- [Stated problem] Each line from the start of the data below through the one containing "bobbin_h = 11;" must be reproduced exactly.

- [Records supplied]
'''
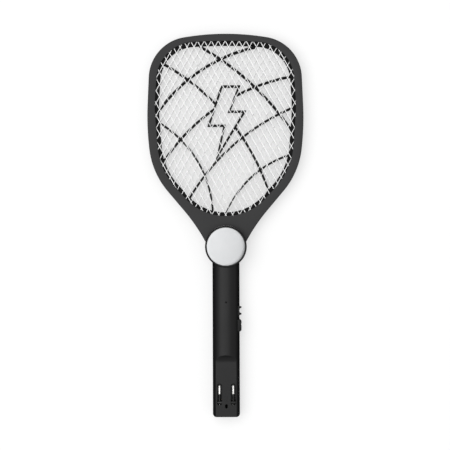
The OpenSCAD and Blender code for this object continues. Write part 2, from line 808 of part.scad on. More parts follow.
module board_screws() from_butt() color("silver") at_each(board_screw_spots) translate([0, 0, main_top])
    mirror([0, 0, 1]) screw(board_screw_r, 6, 1.9, 1.4);

transformer_y = 188;
core_foot_h = 2.2;
bobbin_h = 11;

// Ferrite core: bottom and top yokes, a round middle leg and two outer legs.
module transformer_core() from_butt() color("#3a3a3c") translate([0, transformer_y, main_top]) {
    for (z = [0, core_foot_h + bobbin_h + 0.2]) box([-9.5, -3.5, z], [9.5, 3.5, z + core_foot_h]);
    translate([0, 0, core_foot_h - eps]) cylinder(r = 2.6, h = bobbin_h + 0.2 + 2 * eps);
    both_x() box([7.5, -3.5, core_foot_h - eps], [9.5, 3.5, core_foot_h + bobbin_h + 0.2 + eps]);
}

module transformer_bobbin() from_butt() color("#1f1f1f")
    translate([0, transformer_y, main_top + core_foot_h + 0.1]) difference() {
        union() {
            cylinder(r = 3.6, h = bobbin_h);
            for (z = [0, bobbin_h - 1]) box([-7.2, -7, z], [7.2, 7, z + 1]);
        }
        translate([0, 0, -1]) cylinder(r = 2.7, h = far);
    }

module transformer_winding() from_butt() color("#b87333")
    translate([0, transformer_y, main_top + core_foot_h + 1.2]) difference() {
        cylinder(r = 6.6, h = bobbin_h - 2.2);
        translate([0, 0, -1]) cylinder(r = 3.7, h = far);
    }

module storage_capacitor() from_butt() color("#9c3b2a")
    standing_block([-3, 172, main_top], [16, 9, 12]);

module multiplier_diodes() from_butt() color("#202020") for (y = [143, 147, 151])
    translate([axial_row_x, y, main_top]) axial_part(diode_r, diode_l, 10, diode_lift);

module multiplier_capacitors() from_butt() color("#2f62a5") for (y = [127.5, 136])
    translate([-6, y, main_top]) cylinder(r = 3.8, h = 8);

// A flat package on three legs.
module drive_transistor() from_butt() color("#181818") translate([10.5, 162, main_top]) {
    leg_h = 3;
    leg_pitch = 2.3;
    standing_block([0, 0, leg_h], [7, 3, 10]);
    for (x = [-leg_pitch, 0, leg_pitch]) standing_block([x, 0, 0], [0.8, 0.8, leg_h + eps]);
}

module board_resistors() from_butt() color("#d8c39a") for (y = [155.5, 159, 162.5])
    translate([axial_row_x, y, main_top]) axial_part(resistor_r, resistor_l, 10, resistor_lift);

module power_led() from_butt() color("#b3261e") translate([0, power_light_y, main_top]) led(13, 18.6);

module power_light_pipe() from_butt() color("#202020")
    translate([0, power_light_y, handle_t - shell_wall - 0.3]) cylinder(r = 0.97, h = shell_wall + 0.1);

// ---------------------------------------------------------------- leads

module grid_leads() from_butt() {
    lead_r = 0.7;
    pad_z = main_top + lead_r;
    front_z = head_mid_z + net_h - lead_r;
    rear_z = head_mid_z - net_h + lead_r;
    color("firebrick") wire([[-tab_x, 268.6, front_z], [-tab_x, 262, 13], [-6.5, 240, 12],
                             [-6.5, 210, 11], [-6.5, 199, pad_z]], lead_r);
    color("dimgray") wire([[0, 268.6, head_mid_z + grid_t / 2 + lead_r], [0, 265, 12], [0, 258, 9],
                           [0, 222, 9], [5, 212, 10], [3.5, 199, pad_z]], lead_r);
    color("firebrick") wire([[tab_x, 268.6, rear_z], [tab_x, 262, 9], [7.5, 240, 11],
                             [7.5, 210, 11], [7, 199, pad_z]], lead_r);
}

module battery_leads() from_butt() for (side = [-1, 1])
    color(side > 0 ? "firebrick" : "#222222")
        wire([[side * 8, cell_y0 + cell_l + 1.1, 14], [side * 8, cell_y0 + cell_l + 3, 11],
              [side * 7, main_board_y0 + 0.9, main_top + 0.8]], 0.7);

module charge_leads() from_butt() for (side = [-1, 1])
    color(side > 0 ? "firebrick" : "#222222")
        wire([[side * 7.5, 51, charger_top + 0.8], [side * 8.5, 55, charger_top + 0.8],
              [side * charge_lead_x, 58.5, charge_lead_z], [side * charge_lead_x, 108, charge_lead_z],
              [side * 10.5, 117, charge_lead_z],
              [side * 10.5, main_board_y0 + 0.8, main_board_z - 0.8]], 0.7);

front_frame();
rear_frame();
front_net();
rear_net();
charged_grid();
front_guard();
rear_guard();
frame_screws();
front_handle_shell();
rear_handle_shell();
handle_screws();
badge_bezel();
badge_disc();
power_slide_knob();
power_switch_peg();
power_switch_body();
zap_button_cap();
zap_switch_plunger();
zap_switch_body();
plug_carrier();
plug_pins();
pin_sleeves();
plug_contacts();
plug_detent_spring();
charger_board();
dropper_capacitor();
charger_diodes();
charger_resistor();
charge_light_window();
charge_led();
cells();
cell_tabs();
main_board();
board_screws();
transformer_core();
transformer_bobbin();
transformer_winding();
storage_capacitor();
multiplier_diodes();
multiplier_capacitors();
drive_transistor();
board_resistors();
power_led();
power_light_pipe();
grid_leads();
battery_leads();
charge_leads();
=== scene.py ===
"""The looks of a rechargeable electric fly swatter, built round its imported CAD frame.

Solids are made in millimetres in the part's own design frame: X across the racket, Y from the
butt end, Z from the back. as_piece() turns a finished solid into metres in the shared frame.
"""

import json
import math

import bmesh
import bpy
import numpy as np
from mathutils import Matrix, Vector


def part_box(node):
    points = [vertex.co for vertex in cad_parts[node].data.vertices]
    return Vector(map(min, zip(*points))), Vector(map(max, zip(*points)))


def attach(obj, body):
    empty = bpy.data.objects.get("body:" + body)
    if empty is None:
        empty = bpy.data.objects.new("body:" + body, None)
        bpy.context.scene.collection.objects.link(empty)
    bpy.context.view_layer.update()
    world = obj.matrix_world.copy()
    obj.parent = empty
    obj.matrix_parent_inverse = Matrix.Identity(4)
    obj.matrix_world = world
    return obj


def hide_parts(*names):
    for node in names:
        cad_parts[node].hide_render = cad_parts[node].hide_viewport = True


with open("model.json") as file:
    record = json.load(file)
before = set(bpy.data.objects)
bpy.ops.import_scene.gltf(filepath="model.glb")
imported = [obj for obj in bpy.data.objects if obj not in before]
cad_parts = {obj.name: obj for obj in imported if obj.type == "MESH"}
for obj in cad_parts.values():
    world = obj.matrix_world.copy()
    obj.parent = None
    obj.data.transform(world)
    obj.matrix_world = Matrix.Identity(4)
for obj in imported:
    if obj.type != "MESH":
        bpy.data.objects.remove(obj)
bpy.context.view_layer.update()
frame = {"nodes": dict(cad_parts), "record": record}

MM = 0.001
BUTT_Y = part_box("front_handle_shell")[0].y


def box_mm(node):
    """Lowest and highest corner of a CAD node in millimetres, with Y from the butt end."""
    return [Vector((c.x, c.y - BUTT_Y, c.z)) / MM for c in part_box(node)]


# ---------------------------------------------------------------- sizes, in millimetres

RACKET_L = 530
HEAD_HALF_W = 108
HEAD_MID = box_mm("front_frame")[1].z / 2
NECK_HALF_W = 27
LIP_T = 2                          # lip of the frame over a net
SHEET_MARGIN = 5                   # seat of the nets, past the lip's opening
RING_REACH = 5                     # the guards' ring shows this wide inside the opening
NET_BORDER, GRID_BORDER = 4.7, 4 - RING_REACH    # outer edges of the sheets, past the opening
GUARD_H = box_mm("front_guard")[1].z - HEAD_MID
RIB_W, RIB_DEPTH = 2.6, 3.2
DIAMOND_A, DIAMOND_B = 4.8, 8.6    # half the width and half the height of a net's diamond
STRAND_W = 0.9
SEAM = 0.22                        # chamfer along a parting line

HANDLE_HALF_W = 18.7
HANDLE_T = 31
PART_Z = box_mm("front_handle_shell")[0].z
BACK_BULGE = 2                     # how far down the back would reach if it weren't cut flat
FLAT_BACK_Z = 0.01                 # keeps the flat back out of the plane of the hub's underside
SECTION_POWER = 2.3                # 2 would give an ellipse, and more is squarer
BUTT_CUT = 2.6                     # bevel of the butt's corners
SHELL_WALL = 2.2
PLUG_FLAT_Z, PLUG_FLAT_L = 26.5, 75
SCOOP_R = 14                       # curve up from the plug area to the handle's crown
HUB_Y, HUB_R, HUB_T = 235.5, 28.7, 31.5
HUB_CLEAR_R = HUB_R + 0.1
BADGE_R = 26.5
BADGE_TOP = box_mm("badge_disc")[1].z

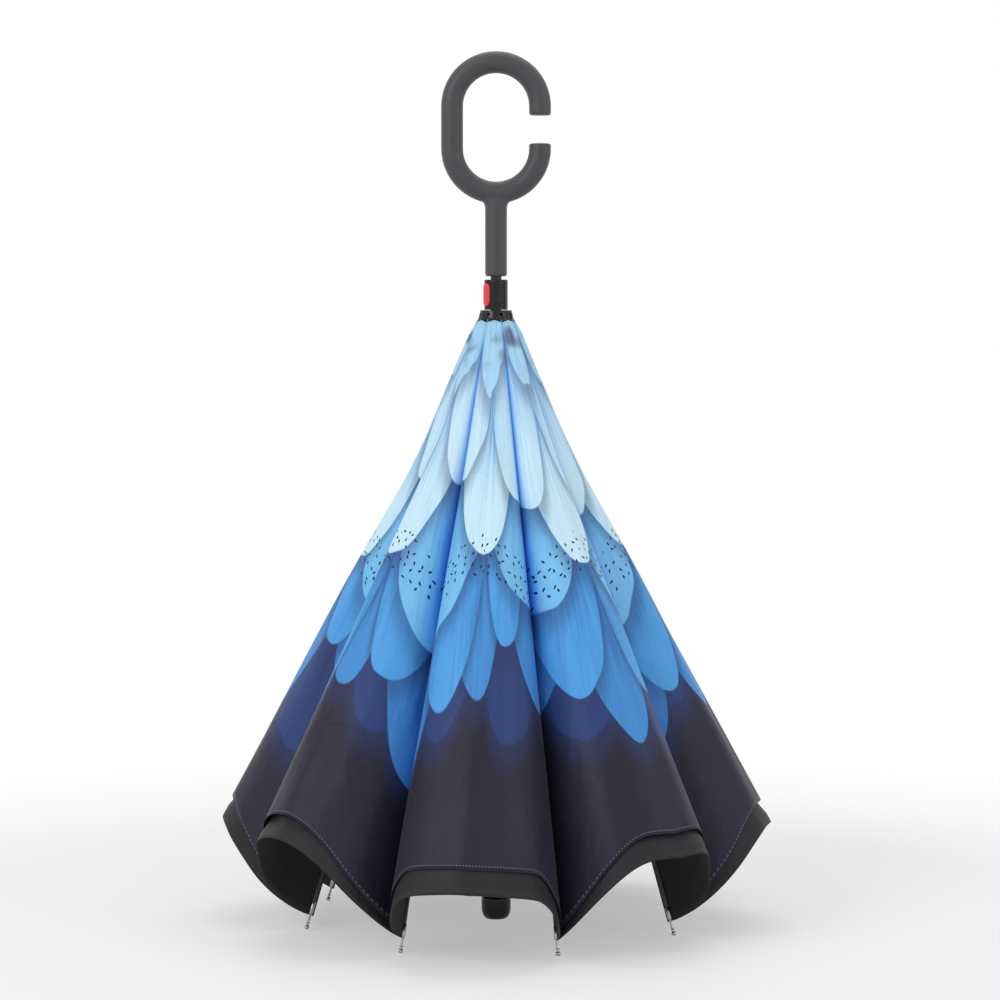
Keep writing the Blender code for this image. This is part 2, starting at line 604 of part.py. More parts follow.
'''
- [Full output]
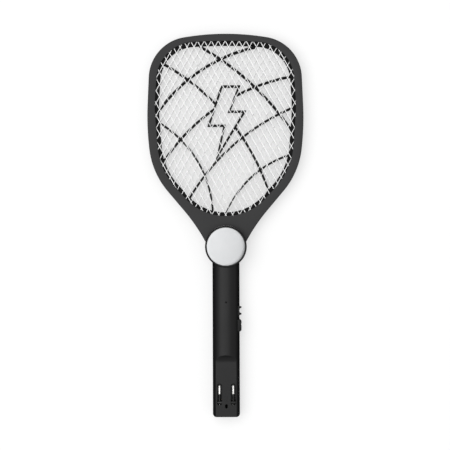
The OpenSCAD and Blender code for this object continues. Write part 2, from line 808 of part.scad on. More parts follow.
module board_screws() from_butt() color("silver") at_each(board_screw_spots) translate([0, 0, main_top])
    mirror([0, 0, 1]) screw(board_screw_r, 6, 1.9, 1.4);

transformer_y = 188;
core_foot_h = 2.2;
bobbin_h = 11;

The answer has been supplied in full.